Franz Liszt’s 1854 Sonata in B Minor has inspired much rhetorical speculation on its ‘meaning’ or ‘programmatic intent.’ Liszt himself offered no clues to this unique piano composition, sometimes referred to – given its Beethoven-like girth, vehemence of expression, and dynamic, polyphonic means – as “Beethoven’s 33rd Sonata.” For both lyric power and unity of form, the Sonata has few rivals, since it compresses into one extended movement a ground theme that permeates the work entirely, sometimes as a fugato impulse played against itself in inversion. Likely having taken Franz Schubert’s 1822 Wanderer Fantasy as his model, Liszt subdivides the one movement into four sections (three, in the present recording divisions), displaying what Blake would call ‘fearful symmetry,’ as the key scheme: C-E-A-flat-C draws a fatal, epic circle around the plethora of emotions and shifts of mood. Ronald Smith here enters the realm dominated by the likes of Horowitz, Cziffra, Cortot, Kentner, Petri, Arrau, and Barere for theatrical bravura on the grand scale.
After a mysterious Lento assai, Smith launches (sotto voce) into the group of three themes that establish the exposition, including a voluptuous appearance of the amazing trill that hurdles the material into Dante’s depths. The grand D major theme offers lyrical consolation as the original motif transforms itself while maintaining its essential character, close to Hegel’s dictum: “the Idea unfolds itself in the form of being different.” The silken runs and resolute marcatos proceed with stunning clarity of motion, Allegro energico, pulverizing and insistent. Andante sostenuto The provides the heart of the music, a slow movement suavely consoling and perhaps religious in its gossamer realignment of the opening motif. Smith plays the entire section in the manner of a bravura improvisation, at moments sounding like an operatic reminiscence. The various fingering approaches Smith utilizes play like a compendium on piano technique, a textural tour de force.

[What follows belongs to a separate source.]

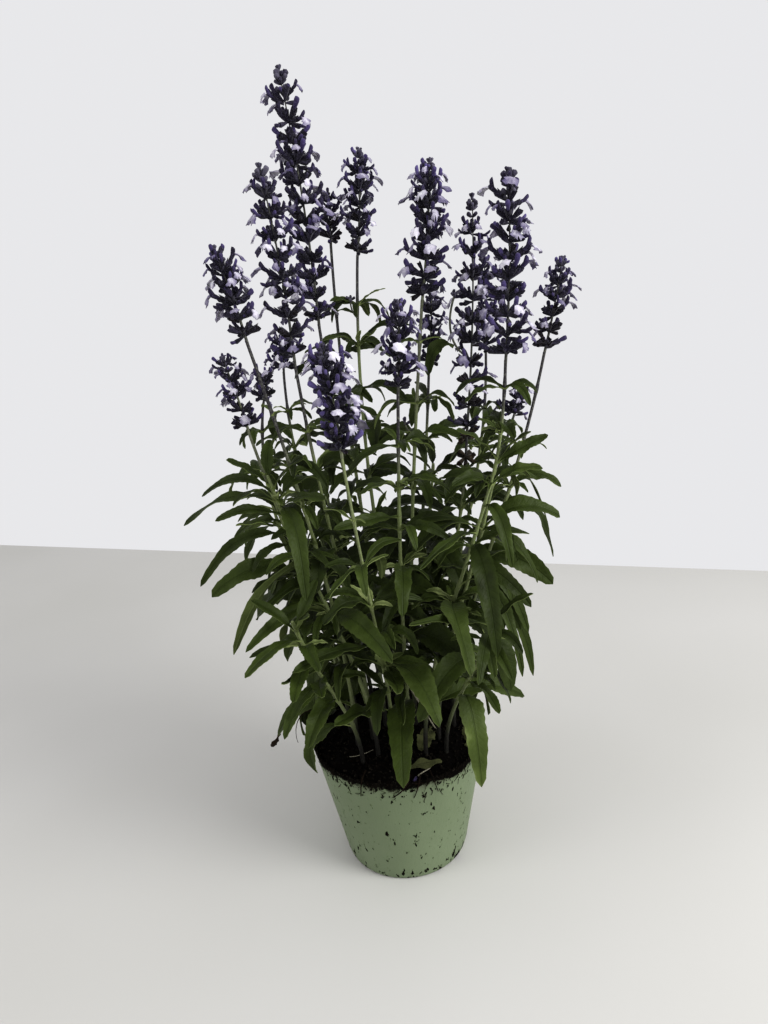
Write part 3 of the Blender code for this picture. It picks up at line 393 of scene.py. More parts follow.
def share_between(value, low, high):
    """How far a value is from low to high, held between 0 and 1."""
    return min(1.0, max(0.0, (value - low) / (high - low)))


def soil_height(x, y):
    """Height of the soil's top: a low dome with three waves over it, each of its own wavelength and phase."""
    out = math.hypot(x, y) / POT_TOP_RADIUS
    waves = math.sin(140 * x + 1.3) + math.sin(170 * y + 90 * x) + math.sin(230 * x - 120 * y + 2.1)
    return SOIL_EDGE + SOIL_DOME * (1 - out * out) + SOIL_LUMP * waves / 2


def spike_direction(stem):
    """Unit vector up the spike, or the way the end of a shoot with no flowers points."""
    neck = Vector(stem.neck)
    if stem.tip:
        return (Vector(stem.tip) - neck).normalized()
    return Vector((neck.x * SHOOT_LEAN, neck.y * SHOOT_LEAN, 100)).normalized()


def stem_line(stem, steps):
    """Points from the bottom of the stem's hole to its neck: straight out of the soil, then an easy bend."""
    x, y = (v * MM for v in stem.foot)
    ground = Vector((x, y, soil_height(x, y)))
    neck = Vector(stem.neck) * MM
    reach = (neck - ground).length
    rise, ease = UP * (reach * STEM_RISE), spike_direction(stem) * reach * NECK_EASE
    steer = [ground, ground + rise, neck - ease, neck]
    return [ground - UP * FOOT_DEPTH] + [bezier(steer, i / steps) for i in range(steps + 1)]


def spike_line(stem):
    """Points of the spike's core, a little clear of its stem, with a slight bow."""
    start = Vector(stem.neck) * MM + spike_direction(stem) * GAP * 2
    end = Vector(stem.tip) * MM
    bow = Vector(SPIKE_BOW) * (end - start).length
    return [bezier([start, start.lerp(end, 0.5) + bow, end], i / 2) for i in range(3)]


def at_height(points, z):
    """Point where a rising line passes height z."""
    for a, b in zip(points, points[1:]):
        if b.z >= z:
            return a.lerp(b, (z - a.z) / (b.z - a.z))
    return points[-1].copy()


def whorl_place(stem, line, k):
    """Whorl k's share of its spike's height, its place on the core, and its florets' size."""
    share = (k + FIRST_WHORL) / stem.whorls
    height = line[0].z + (line[-1].z - line[0].z) * share
    return share, at_height(line, height), 1.0 - SMALLER_AT_TIP * share**3


def half_width(t, most=0.5, power=FULLNESS, blunter=0):
    """Half of the blade's width at share t of its length, for a blade 1 wide; `blunter` rounds its tip."""
    if t <= STALK_SHARE:
        return 0.0
    u = (t - STALK_SHARE) / (1 - STALK_SHARE)
    return most * math.sin(math.pi * u**FULLNESS) ** (power - blunter * u)


def leaf_length(leaf):
    """Length of the leaf's two halves."""
    return (leaf.bend - leaf.root).length + (leaf.tip - leaf.bend).length


def natural_roll(root, tip):
    """Roll of the leaf between these points."""
    level = ((tip - root) * Vector((1, 1, 0))).normalized()
    return ROLL_FORWARD * level.x + ROLL_SPREAD * math.sin(ROLL_WAVE * (root.z + tip.x) / MM)


def across(leaf, ahead):
    """The leaf's right-hand side, square to its midrib."""
    level = (leaf.tip - leaf.root) * Vector((1, 1, 0))
    return Matrix.Rotation(leaf.roll, 3, ahead) @ Vector((level.y, -level.x, 0)).normalized()


def leaf_frame(leaf, t, step, before=0):
    """Point of the midrib at share t, with the leaf's direction there and its right-hand side."""
    steer = [leaf.root, leaf.bend, leaf.tip]
    point = bezier(steer, t)
    ahead = (bezier(steer, t + step) - bezier(steer, t - before)).normalized()
    return point, ahead, across(leaf, ahead)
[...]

Then, after the opening riff, Liszt offers the fugato announcing the third, demonic progression. Serving as a kind of development section, the expansive fugue injects a fury into the textural mass that defies classical categories. Each articulation of the impulse intensifies the staggering effect, so no wonder the orchestral version often appeared in Universal horror films! The consolation of the D major theme arises out of the emotional rubble, devoutly delivered and beatific in visionary power. Smith then mounts to a grueling, cataclysmic moment, furioso, since it is better to rule in Hell than to serve in Heaven, the ultimate expression of individualistic pride. Yet, Liszt resists the apotheosis of the Abyss and reintroduces his grand anodyne, the Andante sostenuto theme after a pregnant silence. The snake bites its own tail; the ouroboros, the eternal circle, is complete.